The Yucca is a striking plant with a strong architectural structure which fits in comfortably with many contemporary landscapes. It easily conjures up a semi arid feeling, set among pebbles, yet some species will be just as much at home nestled amongst sub-tropical plants.
Yucca species are mostly from the North American south west, though some can be found as far north as Alberta in Canada and as far south as Guatemala, with one originating from the West Indies. It is from here that the name originates. The Carib name for Tapioca or Manioc (Manihot spp.) is Yuca but due to a mistake in early classification, the name was assigned to the Yucca we know today. The two plants are not related.
A relative of the Agave, there are more than 40 species of Yucca.
It is a perennial shrub with long, blade shaped leaves which grow in whorls at the end of a woody stem. The leaves of most species have a sharp terminal spine. Heights range from about 1 metre for the grass-like Y. glauca to 9 metre for the impressive Y. elephantipes.
Flowers of the Yucca are typified by a tall cream or white inflorescence in spring with fragrant blooms which open at night. These will only appear when the plant reaches 6-7 years old.
In its native habitat, the Yucca plant has developed an interesting relationship with the Yucca Moth. The moth specifically pollinates the Yucca flower in order to provide a food source for its larvae. Enough seeds remain uneaten for the plants to reproduce. Without the moth, the Yucca would not naturally produce seed and without the Yucca the moth would die out.

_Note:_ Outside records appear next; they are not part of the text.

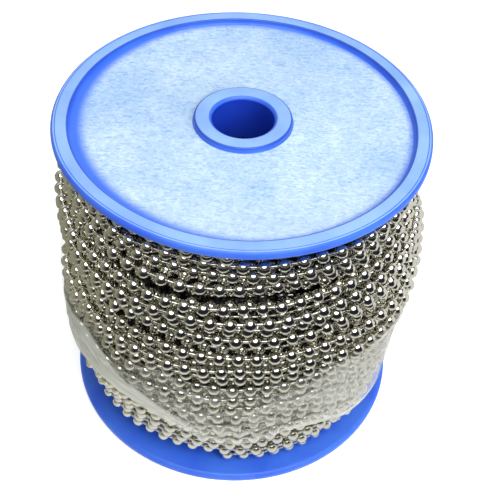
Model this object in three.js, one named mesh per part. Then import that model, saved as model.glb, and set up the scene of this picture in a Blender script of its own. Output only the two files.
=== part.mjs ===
// A roll of ball chain for roller blinds: the chain is wound on a moulded plastic spool and
// held by a band of clear stretch film. Units are millimetres and +Z is up. The spool stands
// on its lower flange, with the origin at the centre of that flange's outer face.

import * as THREE from "three";

// Ball chain
const ballDiameter = 4.5;
const ballPitch = 6.0; // from one ball to the next along the chain
const touchingGapDepth = 2.8; // from the top of the balls down between two turns that touch
const gapDeepening = 0.9; // how much deeper for each millimetre that the turns lie apart
const deepestGap = 5.2;

// Spool
const spoolWidth = 122; // over both flanges
const flangeDiameter = 124.5;
const webThickness = 1.5; // of the flange's disc, between rim and collar
const recessDepth = 1.9; // from the rim down to that disc
const recessFillet = 0.8;
const rimWidth = 5.6; // the raised band round the edge of each flange
const edgeRadius = 1.6;
const collarDiameter = 32.4; // the raised ring round the bore
const collarBevel = 0.5;
const boreDiameter = 20.5;
const boreBevel = 0.5;
const spigotWall = 2.2;
const spigotLength = 14; // how far each flange reaches into the core tube
const coreWall = 3.2;

// Winding: its outline is low at both flanges and swells to a belly between them. On the right of
// the photo the film draws it in.
const radiusAtLowerFlange = 57.5;
const radiusAtUpperFlange = 59.4;
const bellyRadius = 65.2;
const bellyOffset = 5; // height of the widest place above the middle of the spool
const hollowDepth = 1.7;
const hollowHeight = 45; // of its deepest place
const hollowSpread = 20; // distance above and below over which it fades

// Where each turn of the outer layer lies at the front, as measured in the photo: 0 is at the
// lower flange and 1 at the upper one. The turns lie unevenly. Away from the front they wander by
// up to the sum of these waves.
const turnPlaces = [
  0.024, 0.069, 0.12, 0.175, 0.219, 0.259, 0.306, 0.351, 0.401, 0.453, 0.503,
  0.542, 0.603, 0.674, 0.713, 0.745, 0.79, 0.855, 0.897, 0.936, 0.974,
];
const wanderWaves = [
  { size: 1.1, lobes: 2, perTurn: 0.9 },
  { size: 0.8, lobes: 3, perTurn: -1.6 },
  { size: 0.4, lobes: 5, perTurn: 2.3 },
];
const steadyFront = 0.6; // radians to each side of the front in which the wander sets in
const steadyAtFlange = 12; // distance from a flange over which it sets in

// Stretch film: a band that lies a little askew. Angles are seen from above, from -Y towards +X.
const filmThickness = 0.6;
const filmHeight = 28.5; // of its lower edge above the lower flange's outer face
const filmWidth = 33;
const lowerEdgeTilt = 3.5; // how far the edge rises and falls as it goes round
const lowerEdgeHighSide = -75; // degrees to the edge's highest place
const upperEdgeTilt = 3.5;
const upperEdgeHighSide = 110;

// Clearances
const seatGap = 0.3; // between pieces that seat on each other
const filmGap = 0.6; // under the film, so that its flat facets clear the balls

// Fineness of the round shapes
const spoolFacets = 36;
const coreFacets = 24;
const filmFacets = 36;
const filmRings = 3;

const flangeRadius = flangeDiameter / 2;
const rimThickness = webThickness + recessDepth;
const boreRadius = boreDiameter / 2;
const collarRadius = collarDiameter / 2;
const spigotRadius = boreRadius + spigotWall;
const coreInnerRadius = spigotRadius + seatGap;
const coreOuterRadius = coreInnerRadius + coreWall;
const lowerFace = rimThickness; // the lower flange's inner face
const upperFace = spoolWidth - rimThickness;
const bellyHeight = spoolWidth / 2 + bellyOffset;
const turnHeights = turnPlaces.map((place) => THREE.MathUtils.lerp(lowerFace, upperFace, place));

// Revolves a closed half section about Z. Its points are (radius, height).
function revolve(points, facets) {
  const geometry = new THREE.LatheGeometry(points, facets);
  geometry.rotateX(Math.PI / 2);
  return geometry;
}

// One flange, with its outer face at height 0 and its spigot pointing up.
function flangeGeometry() {
  const rimInnerRadius = flangeRadius - rimWidth;
  const quarter = Math.PI / 2;
  const section = new THREE.Path();
  section.moveTo(boreRadius, boreBevel);
  section.lineTo(boreRadius + boreBevel, 0);
  section.lineTo(collarRadius - collarBevel, 0);
  section.lineTo(collarRadius, collarBevel);
  section.lineTo(collarRadius, recessDepth);
  section.lineTo(rimInnerRadius - recessFillet, recessDepth);
  section.absarc(
    rimInnerRadius - recessFillet, recessDepth - recessFillet, recessFillet, quarter, 0, true,
  );
  section.lineTo(rimInnerRadius, 0);
  section.lineTo(flangeRadius - edgeRadius, 0);
  section.absarc(flangeRadius - edgeRadius, edgeRadius, edgeRadius, -quarter, 0, false);
  section.lineTo(flangeRadius, rimThickness - edgeRadius);
  section.absarc(
    flangeRadius - edgeRadius, rimThickness - edgeRadius, edgeRadius, 0, quarter, false,
  );
  section.lineTo(spigotRadius, rimThickness);
  section.lineTo(spigotRadius, rimThickness + spigotLength);
  section.lineTo(boreRadius, rimThickness + spigotLength);
  section.lineTo(boreRadius, boreBevel);
  return revolve(section.getPoints(1), spoolFacets);
}

// The tube that both spigots plug into, and that the chain is wound on.
function coreTubeGeometry() {
  const bottom = lowerFace + seatGap;
  const top = upperFace - seatGap;
  return revolve(
    [
      new THREE.Vector2(coreInnerRadius, bottom),
      new THREE.Vector2(coreOuterRadius, bottom),
      new THREE.Vector2(coreOuterRadius, top),
      new THREE.Vector2(coreInnerRadius, top),
      new THREE.Vector2(coreInnerRadius, bottom),
    ],
    coreFacets,
  );
}

// The winding's radius over the balls at a height, and at an angle from -Y towards +X: a quarter
// sine up to the belly, then half a cosine in to the upper flange, less the hollow on the right.
function windingRadius(height, angle) {
  const hollow = hollowDepth * Math.max(Math.sin(angle), 0)
    * Math.exp(-(((height - hollowHeight) / hollowSpread) ** 2));
  if (height < bellyHeight) {
    const rise = Math.sin((((height - lowerFace) / (bellyHeight - lowerFace)) * Math.PI) / 2);
    return THREE.MathUtils.lerp(radiusAtLowerFlange, bellyRadius, rise) - hollow;
  }
  const share = (upperFace - height) / (upperFace - bellyHeight);
  const rise = (1 - Math.cos(share * Math.PI)) / 2;
  return THREE.MathUtils.lerp(radiusAtUpperFlange, bellyRadius, rise) - hollow;
}

// The height of a turn at an angle from the front.
function turnHeight(turn, angle) {
  const height = turnHeights[turn];
  const aside = Math.atan2(Math.sin(angle), Math.cos(angle));
  const offFront = 1 - Math.exp(-((aside / steadyFront) ** 2));
  const toFlange = Math.min(height - turnHeights[0], turnHeights[turnHeights.length - 1] - height);
  const offFlange = Math.min(toFlange / steadyAtFlange, 1);
  const waves = wanderWaves.map((w) => w.size * Math.sin(w.lobes * aside + w.perTurn * turn));
  return height + offFront * offFlange * waves.reduce((sum, wave) => sum + wave, 0);
}

// The chain as one solid sleeve. Each ball of the outer layer is a six-sided peak, and each
// turn is staggered half a pitch from the one below, so that the cells fit like a honeycomb. The
// further two turns lie apart, the deeper the groove between them.
function windingGeometry() {
  const bottom = lowerFace + seatGap;
  const top = upperFace - seatGap;
  const turns = turnHeights.length;
  const meanRadius = (radiusAtLowerFlange + radiusAtUpperFlange + 2 * bellyRadius) / 4;
  const balls = Math.round((2 * Math.PI * (meanRadius - ballDiameter / 2)) / ballPitch);
  const steps = 2 * balls; // half pitches round the sleeve
  const positions = [];
  const triangles = [];

  const angleOf = (step) => (step / steps) * 2 * Math.PI;
  const addVertex = (step, radius, height) => {
    const angle = angleOf(step);
    positions.push(radius * Math.sin(angle), -radius * Math.cos(angle), height);
    return positions.length / 3 - 1;
  };
  const addSurface = (step, depth, height) => (
    addVertex(step, windingRadius(height, angleOf(step)) - depth, height)
  );
  const at = (ring, step) => ring[(step + steps) % steps];
  const heightAt = (turn, step) => turnHeight(turn, angleOf(step));

  // The groove under turn k zigzags between two turns. The first and last are level, at the ends.
  const grooves = [];
  for (let k = 0; k <= turns; k++) {
    const line = [];
    for (let step = 0; step < steps; step++) {
      if (k === 0 || k === turns) {
        const height = k === 0 ? bottom : top;
        line.push(addSurface(step, touchingGapDepth, height));
        continue;
      }
      const [under, over] = [heightAt(k - 1, step), heightAt(k, step)];
      const shift = ((step + k) % 2 === 0 ? -1 : 1) * (over - under) / 6;
      const apart = Math.max(over - under - ballDiameter, 0);
      const depth = Math.min(touchingGapDepth + gapDeepening * apart, deepestGap);
      const height = (under + over) / 2 + shift;
      line.push(addSurface(step, depth, height));
    }
    grooves.push(line);
  }

  for (let k = 0; k < turns; k++) {
    const below = grooves[k];
    const above = grooves[k + 1];
    for (let step = k % 2; step < steps; step += 2) {
      const height = heightAt(k, step);
      const peak = addSurface(step, 0, height);
      const cell = [
        at(below, step - 1), at(below, step), at(below, step + 1),
        at(above, step + 1), at(above, step), at(above, step - 1),
      ];
      cell.forEach((corner, i) => triangles.push(peak, corner, cell[(i + 1) % cell.length]));
    }
  }

  // The flat ends and the bore that the core tube fills.
  const boreOfSleeve = coreOuterRadius + seatGap;
  const innerLow = [];
  const innerHigh = [];
  for (let i = 0; i < balls; i++) {
    innerLow.push(addVertex(2 * i, boreOfSleeve, bottom));
    innerHigh.push(addVertex(2 * i, boreOfSleeve, top));
  }
  const outerLow = grooves[0];
  const outerHigh = grooves[turns];
  for (let i = 0; i < balls; i++) {
    const next = (i + 1) % balls;
    const [lowA, lowB, highA, highB] = [innerLow[i], innerLow[next], innerHigh[i], innerHigh[next]];
    const edge = [2 * i, 2 * i + 1, 2 * i + 2];
    const low = edge.map((step) => at(outerLow, step));
    const high = edge.map((step) => at(outerHigh, step));
    triangles.push(lowA, low[1], low[0], lowA, lowB, low[1], lowB, low[2], low[1]);
    triangles.push(highA, high[0], high[1], highA, high[1], highB, highB, high[1], high[2]);
    triangles.push(lowA, highA, highB, lowA, highB, lowB);
  }

  const geometry = new THREE.BufferGeometry();
  geometry.setAttribute("position", new THREE.Float32BufferAttribute(positions, 3));
  geometry.setIndex(triangles);
  geometry.computeVertexNormals();
  return geometry;
}

// A film edge's height at an angle round the spool, for a ring that is tilted up towards one side.
function edgeHeight(middle, tilt, highSide, angle) {
  return middle + tilt * Math.cos(angle - THREE.MathUtils.degToRad(highSide));
}

// The band of film, drawn tight over the winding. It starts as a ring of radius 1 and height 1,
// whose vertices are then moved to the film's own edges and out to the winding.
function filmGeometry() {
  const section = [];
  for (let i = 0; i <= filmRings; i++) section.push(new THREE.Vector2(1 + filmThickness, i / filmRings));
  for (let i = filmRings; i >= 0; i--) section.push(new THREE.Vector2(1, i / filmRings));
  section.push(section[0].clone());
  const geometry = revolve(section, filmFacets);
  const position = geometry.getAttribute("position");
  for (let i = 0; i < position.count; i++) {
    const [x, y, share] = [position.getX(i), position.getY(i), position.getZ(i)];
    const direction = Math.atan2(y, x);
    const angle = direction + Math.PI / 2;
    const low = edgeHeight(filmHeight, lowerEdgeTilt, lowerEdgeHighSide, angle);
    const high = edgeHeight(filmHeight + filmWidth, upperEdgeTilt, upperEdgeHighSide, angle);
    const height = THREE.MathUtils.lerp(low, high, share);
    const radius = windingRadius(height, angle) + filmGap + Math.hypot(x, y) - 1;
    position.setXYZ(i, radius * Math.cos(direction), radius * Math.sin(direction), height);
  }
  geometry.computeVertexNormals();
  return geometry;
}

const bluePlastic = new THREE.MeshStandardMaterial({ color: 0x2c62e6, roughness: 0.42, metalness: 0 });
const coreMaterial = new THREE.MeshStandardMaterial({ color: 0x2350c4, roughness: 0.5, metalness: 0 });
const nickelPlate = new THREE.MeshStandardMaterial({ color: 0xc4c1b2, roughness: 0.15, metalness: 1 });
const stretchFilm = new THREE.MeshStandardMaterial({
  color: 0xe8ebe4, roughness: 0.3, metalness: 0, transparent: true, opacity: 0.4,
});

function addMesh(group, name, geometry, material) {
  const mesh = new THREE.Mesh(geometry, material);
  mesh.name = name;
  group.add(mesh);
  return mesh;
}

const roll = new THREE.Group();
addMesh(roll, "lower_flange", flangeGeometry(), bluePlastic);
const upperFlange = addMesh(roll, "upper_flange", flangeGeometry(), bluePlastic);
upperFlange.rotation.x = Math.PI;
upperFlange.position.z = spoolWidth;
addMesh(roll, "core_tube", coreTubeGeometry(), coreMaterial);
addMesh(roll, "ball_chain_winding", windingGeometry(), nickelPlate);
addMesh(roll, "film_wrap", filmGeometry(), stretchFilm);

export default roll;
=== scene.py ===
# %% [markdown]
# # A spool of ball chain for roller blinds
#
# Nickel-plated ball chain is wound on a blue moulded spool, and a band of stretch film goes round
# the lower half of the winding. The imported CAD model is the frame: it fixes every size and place.
# This script adds what the eye needs: each ball and wire of the layers that show, the roundings of
# the mouldings, the film as it lies on the balls, and the finishes.

# %% Load the frame
import math
import random

import bmesh
import bpy
import numpy as np
from mathutils import Matrix, Quaternion, Vector, kdtree, noise


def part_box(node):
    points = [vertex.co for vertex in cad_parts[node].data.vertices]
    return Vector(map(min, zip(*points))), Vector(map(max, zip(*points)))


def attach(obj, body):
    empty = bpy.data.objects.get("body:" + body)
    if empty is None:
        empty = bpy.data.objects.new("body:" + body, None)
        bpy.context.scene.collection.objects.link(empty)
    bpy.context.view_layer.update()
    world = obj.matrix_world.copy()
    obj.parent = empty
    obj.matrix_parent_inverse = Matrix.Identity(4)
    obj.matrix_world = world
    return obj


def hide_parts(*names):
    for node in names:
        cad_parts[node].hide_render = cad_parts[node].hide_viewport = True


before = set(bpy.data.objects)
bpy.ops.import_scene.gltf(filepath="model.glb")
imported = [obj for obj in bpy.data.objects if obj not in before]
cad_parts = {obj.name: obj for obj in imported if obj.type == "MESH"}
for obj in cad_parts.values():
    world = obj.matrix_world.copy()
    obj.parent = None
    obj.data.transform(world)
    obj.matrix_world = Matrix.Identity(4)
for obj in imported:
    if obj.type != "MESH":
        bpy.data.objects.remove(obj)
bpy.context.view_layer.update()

scene = bpy.context.scene
MM = 0.001
print("CAD nodes:", sorted(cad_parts))

# %% [markdown]
# ## Sizes
#
# Blender works in metres here, so every size is a count of millimetres times MM. The spool's outer
# sizes are read from the frame. What the frame doesn't give by itself, such as the recess in a
# flange, is named with the same value as in the CAD source.

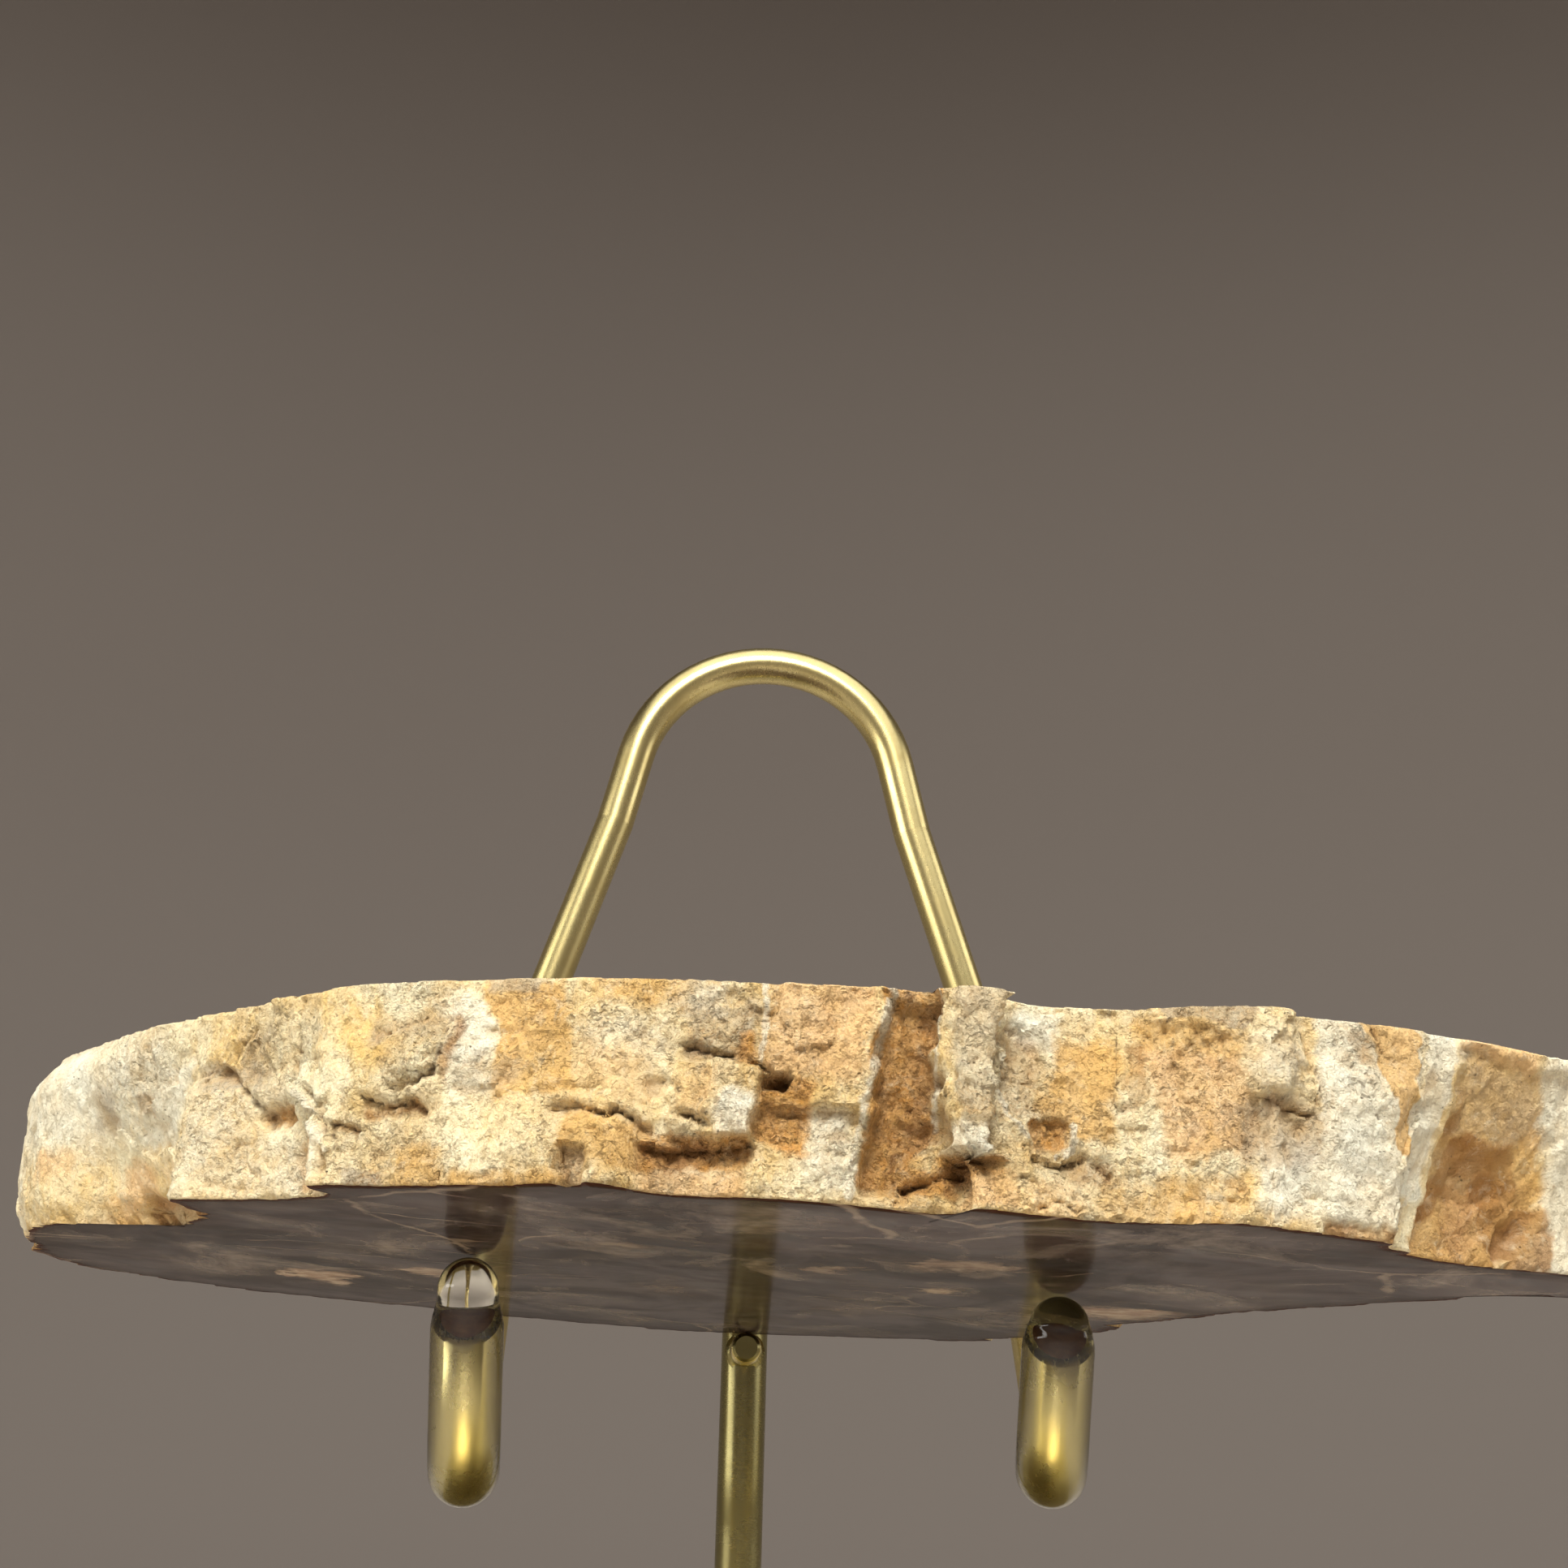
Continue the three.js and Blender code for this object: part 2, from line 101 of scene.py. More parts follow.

On the positive side for the home gardener, Yuccas are easy to propagate vegetatively. If the Yucca you wish to propagate has a trunk, take a cutting from the woody part of the stem (any length and with or without the crown)
and pop it into a well draining propagation mix. This can be done any time of the year in warmer regions and I have had a high success rate without the use of rooting hormone. Some species produce suckers which should be cut from the stem of the mother plant and planted out into potting mix.
Care should be taken in transplanting Yuccas. If you are planting one which has overgrown its pot, you should have no problems, but if you dig one out of the ground, get as large a root ball as possible. Damaged roots close to the base of the trunk may rot, leading to infection at this growing point and eventual death of the plant.
Ensure that Yuccas are planted into a well drained soil with plenty of bright light. The same goes for Yuccas grown indoors. If the light level is too low the plant will become limp and pallid looking. They are a drought hardy plant and can handle light frosts. What they don’t like is over watering and wet feet.
Most parts of the Yucca plant are edible and have been used by North American Indians to treat many medical conditions such as arthritis, skin conditions, chronic headache and high blood pressure. Some complications can occur if taken in the wrong doses. Please seek professional advice for preparations.
For a great character plant in the garden, I love St. Peters Palm or Yucca australis (meaning ‘southern’) from Mexico. It has the appearance of a shaggy creature from Where The Wild Things Are by retaining its dead leaves. Unfortunately to achieve this effect will take about 15 years.
P.S. Apologies for a mistake in my last article X is for Xanthostemon. My computer had the China Bear virus and instead of the common name Golden Penda, I ended up with Golden Panda. Cheers, Tohm.